### What is needed
Set down exactly the first line of the entries and every line after it, through the line with "import Module from 'manifold-3d';".

══ Dataset entries

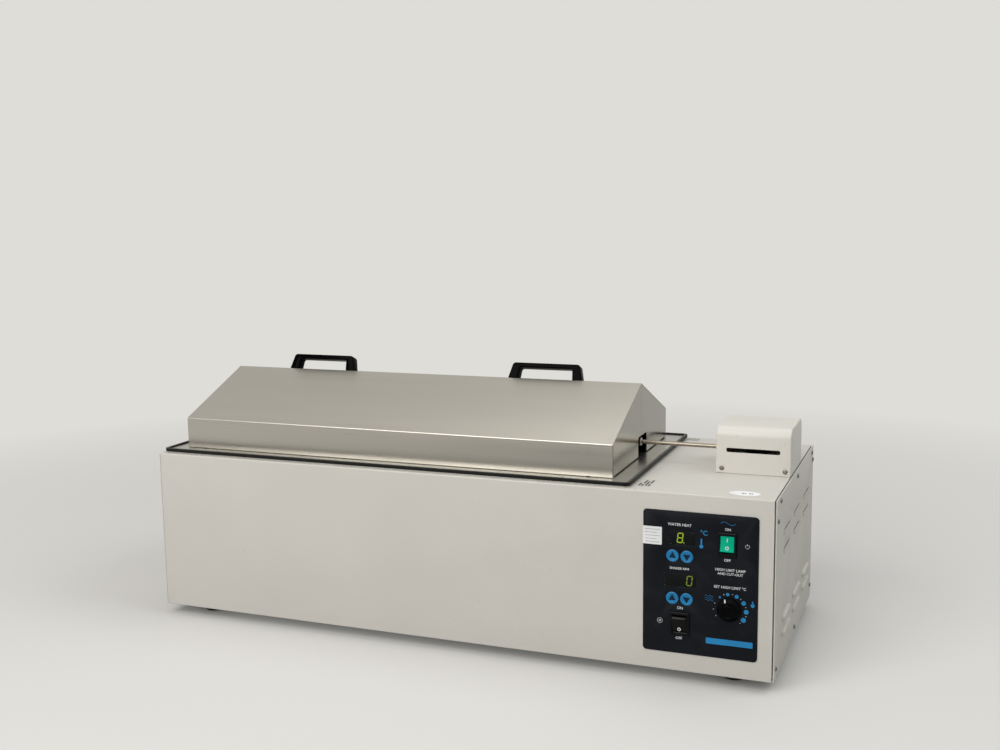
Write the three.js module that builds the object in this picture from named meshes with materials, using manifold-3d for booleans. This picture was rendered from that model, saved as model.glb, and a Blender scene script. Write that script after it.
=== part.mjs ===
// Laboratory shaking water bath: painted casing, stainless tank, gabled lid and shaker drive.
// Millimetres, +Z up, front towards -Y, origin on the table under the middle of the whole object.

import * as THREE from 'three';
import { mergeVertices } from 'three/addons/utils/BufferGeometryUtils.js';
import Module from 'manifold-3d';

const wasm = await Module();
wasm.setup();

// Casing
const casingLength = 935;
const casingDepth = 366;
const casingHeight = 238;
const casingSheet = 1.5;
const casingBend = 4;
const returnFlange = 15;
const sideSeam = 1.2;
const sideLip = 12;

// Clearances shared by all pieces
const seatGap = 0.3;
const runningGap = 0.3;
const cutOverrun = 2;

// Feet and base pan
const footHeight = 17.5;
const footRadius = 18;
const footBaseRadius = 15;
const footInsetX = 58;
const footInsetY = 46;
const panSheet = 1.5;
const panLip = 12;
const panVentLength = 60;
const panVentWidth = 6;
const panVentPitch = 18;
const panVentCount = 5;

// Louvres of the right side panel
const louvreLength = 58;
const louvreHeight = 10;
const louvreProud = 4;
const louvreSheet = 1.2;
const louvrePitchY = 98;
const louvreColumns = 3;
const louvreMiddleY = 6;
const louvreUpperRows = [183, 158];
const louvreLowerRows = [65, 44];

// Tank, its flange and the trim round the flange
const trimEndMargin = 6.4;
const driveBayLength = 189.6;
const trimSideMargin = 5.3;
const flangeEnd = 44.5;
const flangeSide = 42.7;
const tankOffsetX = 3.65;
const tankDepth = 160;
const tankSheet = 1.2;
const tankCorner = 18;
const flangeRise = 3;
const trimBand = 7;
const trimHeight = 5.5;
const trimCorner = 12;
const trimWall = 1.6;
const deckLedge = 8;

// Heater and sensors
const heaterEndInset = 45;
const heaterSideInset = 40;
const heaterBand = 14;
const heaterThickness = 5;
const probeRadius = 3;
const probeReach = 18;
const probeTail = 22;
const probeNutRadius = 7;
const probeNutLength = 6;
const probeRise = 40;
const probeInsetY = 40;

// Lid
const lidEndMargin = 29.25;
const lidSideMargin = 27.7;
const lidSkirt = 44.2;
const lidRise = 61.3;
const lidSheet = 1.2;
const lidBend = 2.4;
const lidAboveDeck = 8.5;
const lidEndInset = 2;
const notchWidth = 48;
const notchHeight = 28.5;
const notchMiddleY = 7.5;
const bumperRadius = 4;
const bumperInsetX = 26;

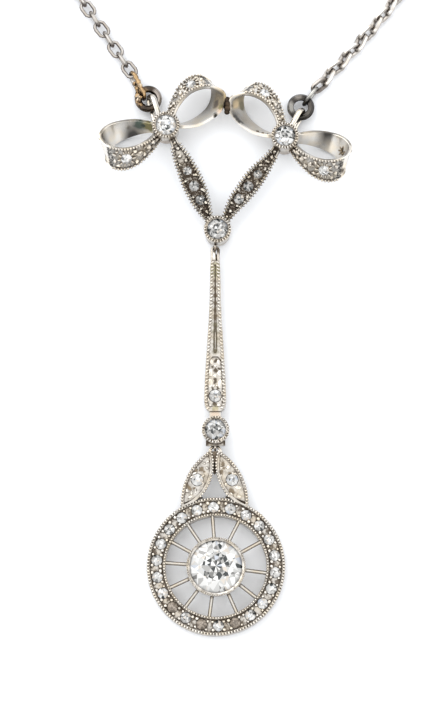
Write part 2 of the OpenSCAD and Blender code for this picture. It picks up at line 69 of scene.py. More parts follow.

════

### Exercise answer
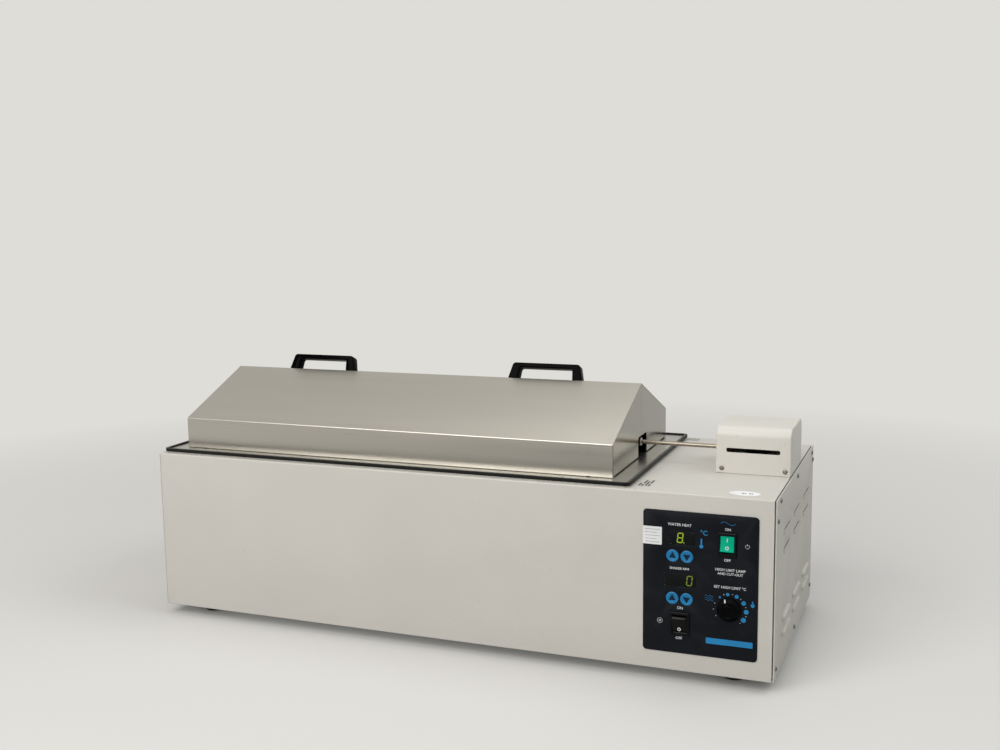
Write the three.js module that builds the object in this picture from named meshes with materials, using manifold-3d for booleans. This picture was rendered from that model, saved as model.glb, and a Blender scene script. Write that script after it.
=== part.mjs ===
// Laboratory shaking water bath: painted casing, stainless tank, gabled lid and shaker drive.
// Millimetres, +Z up, front towards -Y, origin on the table under the middle of the whole object.

import * as THREE from 'three';
import { mergeVertices } from 'three/addons/utils/BufferGeometryUtils.js';
import Module from 'manifold-3d';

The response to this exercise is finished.